The company’s website,, provides information on varieties, season, contacts and history, noting that the mission of Haun Packing is “to be in control of all aspects of the onions that you are purchasing, … from the seed, to growing, through harvesting and finally to packing.”

Farming technology continues to evolve, and now the grower base, including Fred, have about 80 percent of the total acreage under drip irrigation that can be monitored by mobile device. All applications are done through the drip, and Haun said what’s not irrigated by that method is handled by furrow.

The youngest Haun and his grower contemporaries lend a fresh take on business, but Haun said, “We have brand recognition by creating our own presence.” That has been accomplished by trade advertising and by sticking to some basic principles.

“We work closely with our customers, giving them what they need in order to sell to their customers. We answer to our customers’ needs.”

He said it works. “I still have some retail and foodservice customers I’ve been working with since the early 1980s,” he said.

That kind of loyalty is important, particularly in an industry that sees the capriciousness of Mother Nature.

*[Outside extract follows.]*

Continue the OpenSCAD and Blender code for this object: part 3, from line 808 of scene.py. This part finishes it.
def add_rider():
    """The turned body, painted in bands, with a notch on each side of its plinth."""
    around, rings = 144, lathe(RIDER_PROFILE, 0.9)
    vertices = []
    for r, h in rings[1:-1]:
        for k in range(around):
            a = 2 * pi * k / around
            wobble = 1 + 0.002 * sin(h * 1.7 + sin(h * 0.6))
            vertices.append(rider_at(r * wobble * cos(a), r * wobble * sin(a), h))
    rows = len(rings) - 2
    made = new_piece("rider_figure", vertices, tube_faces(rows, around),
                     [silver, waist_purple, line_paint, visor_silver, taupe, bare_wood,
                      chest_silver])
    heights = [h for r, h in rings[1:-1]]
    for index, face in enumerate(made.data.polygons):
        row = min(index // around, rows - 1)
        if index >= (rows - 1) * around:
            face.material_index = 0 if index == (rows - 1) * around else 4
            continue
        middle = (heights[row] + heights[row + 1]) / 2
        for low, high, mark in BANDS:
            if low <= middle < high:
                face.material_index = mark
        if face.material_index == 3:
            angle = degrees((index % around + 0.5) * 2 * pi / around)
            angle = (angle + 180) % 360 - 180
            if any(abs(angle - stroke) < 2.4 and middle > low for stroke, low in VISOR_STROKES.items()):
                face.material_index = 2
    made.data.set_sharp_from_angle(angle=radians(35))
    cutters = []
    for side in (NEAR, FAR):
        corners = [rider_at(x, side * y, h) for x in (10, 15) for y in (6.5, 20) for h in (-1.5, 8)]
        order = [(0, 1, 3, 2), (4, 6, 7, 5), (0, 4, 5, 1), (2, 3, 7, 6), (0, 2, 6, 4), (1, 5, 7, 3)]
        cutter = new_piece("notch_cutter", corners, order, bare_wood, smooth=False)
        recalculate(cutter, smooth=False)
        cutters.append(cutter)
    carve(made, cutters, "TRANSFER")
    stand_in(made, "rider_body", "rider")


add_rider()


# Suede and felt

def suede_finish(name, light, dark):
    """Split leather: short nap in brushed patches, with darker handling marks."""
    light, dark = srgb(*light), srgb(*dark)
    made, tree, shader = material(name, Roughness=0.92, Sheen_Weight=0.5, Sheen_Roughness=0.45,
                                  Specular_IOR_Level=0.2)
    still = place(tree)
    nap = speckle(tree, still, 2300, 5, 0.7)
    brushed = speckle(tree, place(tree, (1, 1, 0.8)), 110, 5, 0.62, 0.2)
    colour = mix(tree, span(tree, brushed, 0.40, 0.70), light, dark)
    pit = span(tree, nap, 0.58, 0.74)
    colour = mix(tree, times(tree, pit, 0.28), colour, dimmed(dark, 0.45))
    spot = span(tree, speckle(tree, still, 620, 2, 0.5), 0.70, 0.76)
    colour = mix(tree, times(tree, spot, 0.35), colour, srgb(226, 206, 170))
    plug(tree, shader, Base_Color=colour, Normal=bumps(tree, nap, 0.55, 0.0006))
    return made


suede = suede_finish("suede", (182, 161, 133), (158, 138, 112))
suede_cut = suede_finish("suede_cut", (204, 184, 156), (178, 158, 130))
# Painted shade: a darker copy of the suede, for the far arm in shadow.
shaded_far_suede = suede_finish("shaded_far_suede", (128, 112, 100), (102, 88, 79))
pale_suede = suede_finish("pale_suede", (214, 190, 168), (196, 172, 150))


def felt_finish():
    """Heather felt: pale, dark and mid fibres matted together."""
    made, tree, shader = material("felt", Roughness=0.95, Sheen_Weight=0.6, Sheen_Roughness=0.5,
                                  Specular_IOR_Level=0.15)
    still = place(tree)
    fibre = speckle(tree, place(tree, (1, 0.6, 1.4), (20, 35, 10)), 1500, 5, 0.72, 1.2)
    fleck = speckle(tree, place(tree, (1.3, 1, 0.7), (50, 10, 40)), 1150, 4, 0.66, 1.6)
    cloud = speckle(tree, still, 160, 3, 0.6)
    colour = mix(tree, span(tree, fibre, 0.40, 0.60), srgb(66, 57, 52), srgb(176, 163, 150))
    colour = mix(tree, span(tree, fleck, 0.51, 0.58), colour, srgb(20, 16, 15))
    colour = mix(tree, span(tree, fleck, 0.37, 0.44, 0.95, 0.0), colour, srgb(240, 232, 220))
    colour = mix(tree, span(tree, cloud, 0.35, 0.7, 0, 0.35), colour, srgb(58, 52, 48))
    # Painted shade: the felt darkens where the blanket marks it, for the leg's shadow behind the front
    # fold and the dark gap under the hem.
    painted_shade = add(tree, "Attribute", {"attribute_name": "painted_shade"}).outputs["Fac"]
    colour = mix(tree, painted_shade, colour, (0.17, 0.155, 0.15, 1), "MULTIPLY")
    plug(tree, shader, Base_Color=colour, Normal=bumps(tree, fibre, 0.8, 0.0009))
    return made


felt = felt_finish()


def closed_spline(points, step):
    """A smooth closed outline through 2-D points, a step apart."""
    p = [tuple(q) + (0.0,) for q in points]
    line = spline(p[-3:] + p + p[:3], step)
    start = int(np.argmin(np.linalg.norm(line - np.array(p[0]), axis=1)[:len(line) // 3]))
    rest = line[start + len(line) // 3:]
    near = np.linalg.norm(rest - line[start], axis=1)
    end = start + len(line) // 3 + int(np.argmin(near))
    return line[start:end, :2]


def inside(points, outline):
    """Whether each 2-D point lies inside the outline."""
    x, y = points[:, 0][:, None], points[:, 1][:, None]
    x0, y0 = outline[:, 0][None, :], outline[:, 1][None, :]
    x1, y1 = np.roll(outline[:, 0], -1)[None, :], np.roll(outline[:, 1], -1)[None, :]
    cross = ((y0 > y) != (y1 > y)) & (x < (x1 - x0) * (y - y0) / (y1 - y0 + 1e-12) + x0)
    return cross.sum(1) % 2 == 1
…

Like most of the shippers in the region, Haun Packing saws damage from weather in early 2017. The winter, which spawned the infamous Snowmageddon series of storms that temporarily paralyzed the Treasure Valley, caused Haun to lose shipping time, and Herb Haun said, “We lost close to a week, and we were completely down for three or four days getting the snow off our buildings. The onions couldn’t be moved when it was too cold.

Haun Packing didn’t lose any product, but it did lose two buildings entirely and saw damage to another two that prompted full replacement. Three were storages, Herb Haun said.

“We also lost a few thousand bins, and we’re building our own using components this year,” he added.

Haun said the rebuild is increasing the total square footage by 30 percent in one building that went down, and capacity will be increased from 4 million to 6 million pounds. It is also equipped with more efficient ventilation and temperature control.

And will exceed the county building code requirements for snow load and pitch.

Planting in 2017 began later than normal due to the intensity and duration of cold, wet weather, and Haun said the harvest was expected to be at least 10 days later as well.

“But it could be better quality going into storage,” he said, adding that the main harvest might not come until the third week of September.

As he was planning ahead for the season, commenting that labor “is going to be interesting,” Haun said the company is also making long-term plans for additional upgrades to the packing facility, including computerization and mechanization beyond what is currently used.

About the labor, he said, “I see a younger generation that doesn’t want to get up in the morning and show up for work, and I blame the parents for that.” Some of his labor force now consists of individuals who’ve been with him for a number of years, but as those workers reach retirement age, the need for automation will be heightened.

Haun Packing and Haun Onions are Primus-certified and also certified GAP and GHP through the USDA. With Laura Molina heading up food safety, the company works to stay current with protocol necessary to produce its yellow, red and white Spanish Sweets that are shipped mostly in 25- and 50-pound bags as well as 40-pound cartons. Foodservice is the largest market segment, 60 percent to retail’s 40 percent.

Each package can be traced back not only to Haun Packing but to the specific field, and Haun said every level of production is “on board with staying current.”